The modern city of Pune was in fact once a small hamlet situated near the confluence of Mula and Mutha rivers. The name Pune is probably derived from the origin Punawadi with the basic word being Punya meaning spiritual goodwill. Although the authentic epigraphical evidence comes from the 8th century C.E. Rashtrakuta Copper Plate inscription referring to the habitation as Punaka Vishaya (district of Punaka), the earliest habitation remains found in the form of stone tools near the confluence of the rivers date back to at least one lakh years. The remains of the people of the Chalcolithihc Age (Copper Stone Age dated to circa 1500 B.C.E. to 1000 B.C.E.) have been excavated on an extensive scale in Inamgaon near Shirur in Pune District. The Iron Age (also known as the Megalithic Age dated to circa 10th century B.C.E.) settlements characterized by the burials made of huge stone boulders are also located in Bhosari near Pune.

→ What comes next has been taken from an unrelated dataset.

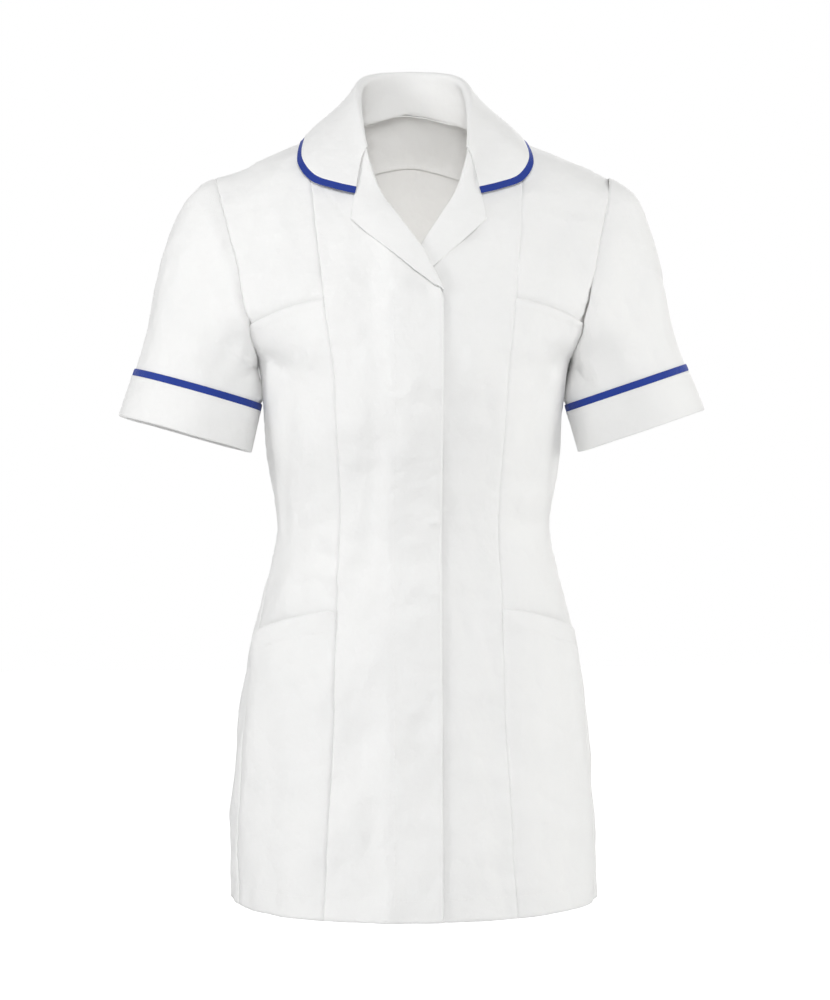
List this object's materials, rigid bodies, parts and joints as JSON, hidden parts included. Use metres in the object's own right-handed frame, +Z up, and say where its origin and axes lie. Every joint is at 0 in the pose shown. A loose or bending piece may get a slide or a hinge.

The habitations in the early historical period have been traced to the present heart of the city, known as the Kasaba Peth, dated from circa 2nd century B.C.E. to circa 3rd century C.E., generally famous as the Satavahana Period in Indian history. Corresponding epigraphical evidence comes from various parts of the district especially from the caves at Bhaja, Junnar, Karla, Shelarwadi etc suggesting the spread of Buddhism in this region. The famous trade route, Naneghat, and the trade routes along the present Mumbai- Pune highway, were probably responsible for such large-scale habitations in different parts of the district. In fact thousands of coins have been recovered from various places, which suggest the bustling trading activity and prosperity of the period.

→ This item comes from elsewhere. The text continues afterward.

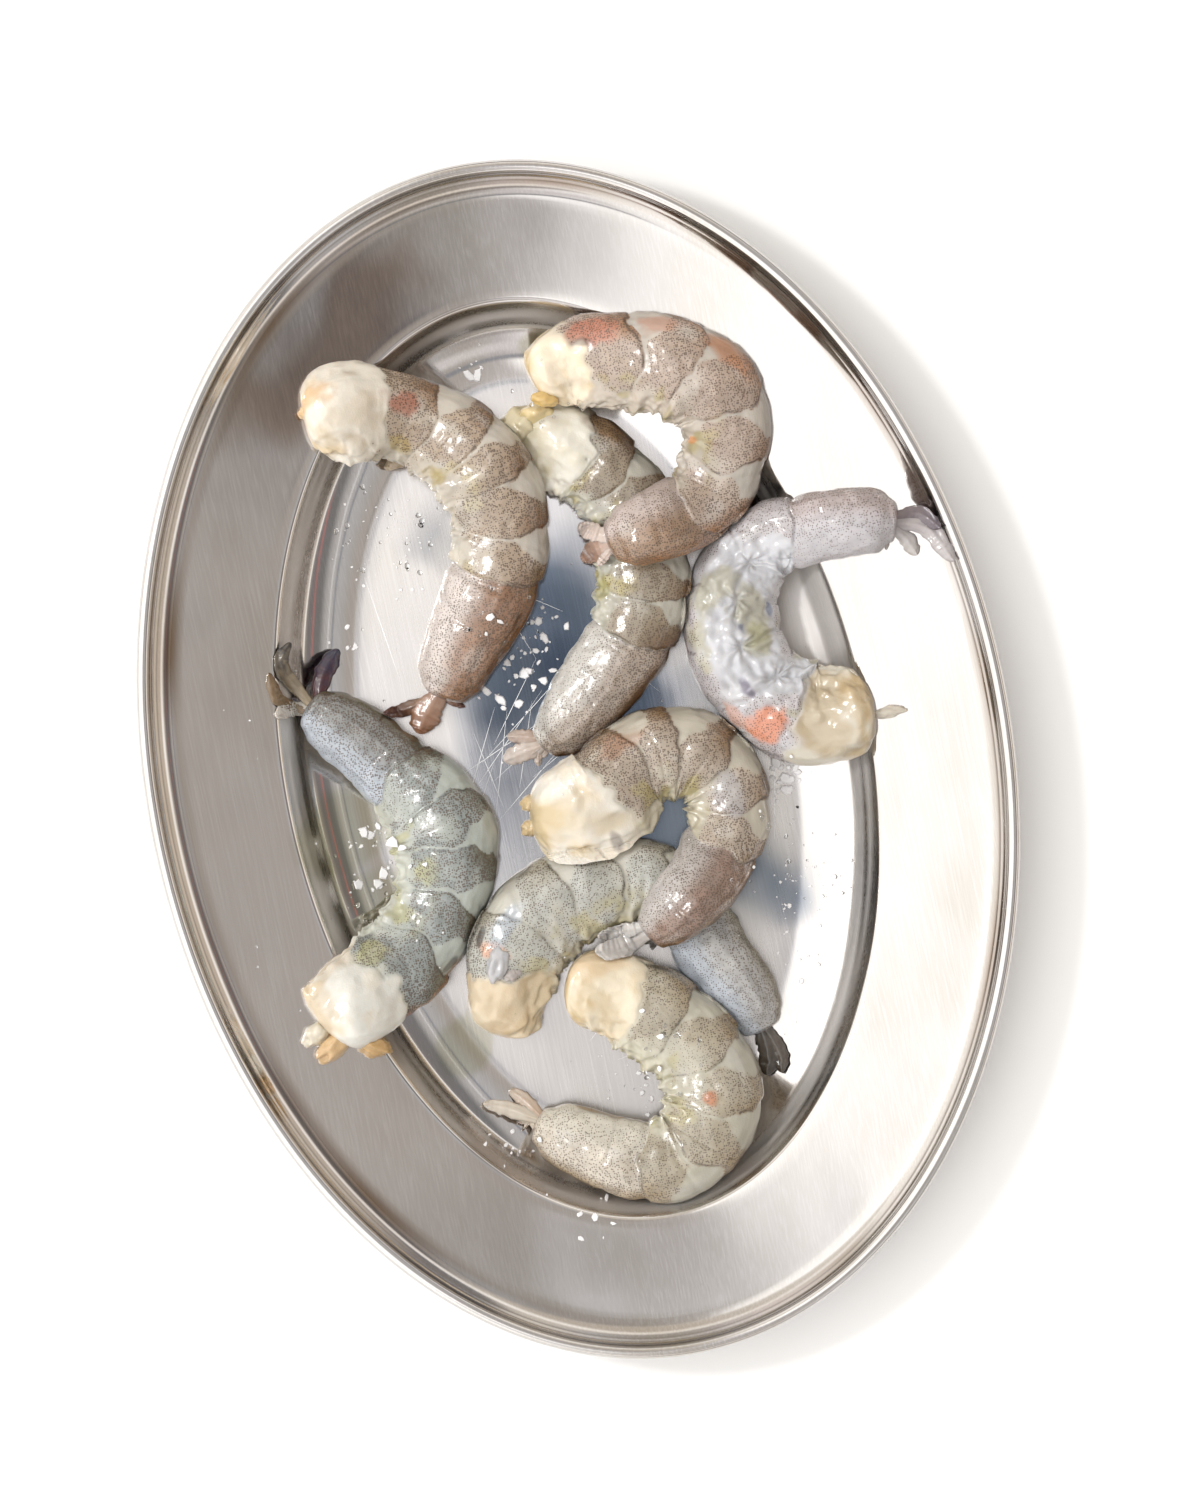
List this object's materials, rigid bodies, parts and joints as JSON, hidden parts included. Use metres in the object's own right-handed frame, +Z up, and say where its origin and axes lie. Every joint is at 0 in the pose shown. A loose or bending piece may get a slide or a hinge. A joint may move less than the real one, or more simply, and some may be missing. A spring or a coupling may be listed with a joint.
{
  "type": "platter of raw peeled shrimp",
  "caption": "Raw peeled shrimp with tail fans, curled and overlapping, on an oval rolled-rim stainless steel platter with salt flakes.",
  "frame": {"origin": "centre of the overall box's underside, where the platter stands", "axes": "+Y along the platter's long axis towards the picture's top, +X to the picture's right, +Z up"},
  "size_m": [0.2142, 0.2998, 0.0314],
  "materials": {
    "steel": "worn satin, with salt flakes",
    "shrimp_left_flesh": "wet raw flesh",
    "shrimp_lower_flesh": "wet raw flesh",
    "shrimp_right_flesh": "wet raw flesh",
    "shrimp_centre_flesh": "wet raw flesh",
    "shrimp_top_left_flesh": "wet raw flesh",
    "shrimp_bottom_flesh": "wet raw flesh",
    "shrimp_top_right_flesh": "wet raw flesh",
    "shrimp_middle_flesh": "wet raw flesh"
  },
  "bodies": {
    "root": {"platter": "steel", "shrimp_left": "shrimp_left_flesh", "shrimp_lower": "shrimp_lower_flesh", "shrimp_right": "shrimp_right_flesh", "shrimp_centre": "shrimp_centre_flesh", "shrimp_top_left": "shrimp_top_left_flesh", "shrimp_bottom": "shrimp_bottom_flesh", "shrimp_top_right": "shrimp_top_right_flesh", "shrimp_middle": "shrimp_middle_flesh"}
  },
  "joints": []
}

The direct mention of Pune in the epigraphical data can be seen, for the first time, in the Rashtrakuta Copper plate grant of the Rashtrakuta king Krishna I (c. 757 – 772 C.E.) found in the city in a private collection. The grant was issued on 16th October 758 C.E. to a Brahmin called as Poogadibhatta giving him a village called as Bopakhelu (Bopkhel, 8kms from Pune). During the Yadava period (circa 9th century C.E. to 13th century C.E.) Pune had become a large township. In the Maratha period, initially in the times of Shivaji and later under the rule of the Peshwas, Pune flourished remarkably and also grew in size. During this period, Pune played a major role in the politics of the country. The British took over Pune after the fatal battle of Khadki in 1818. The city contributed a lot in the freedom struggle as well as in the social reform movements in the country with numerous freedom fighters, thinkers and social reformers living in the city. Pune is the city that pioneered girls education in India with Mahatma Jyotiba Phule and Savitribai Phule setting up the first ever Girls school of India in the city of Pune.
After independence Pune has become the cultural capital as well as a very important centre of education and industry. It is also home to the National Film & Television Institute, the National Film Archives, the National Defence Academy and the Southern Command Military head quarters. It has the right blend of a metropolis and a small town and has thus become the popular choice for people from all over the country.
Situated 560 meters (1840ft) above sea level on the Deccan plateau, temperature in Pune ranges 20-28 °C. Thus the city is also famous for its pleasant weather. Pune is surrounded by many hills and at least four rivers traverse the city. This has made Pune a very sought after destination for many people to settle down. The excellent weather and the peaceful life in the city had earned it the nickname of ‘Pensioners’ Paradise’!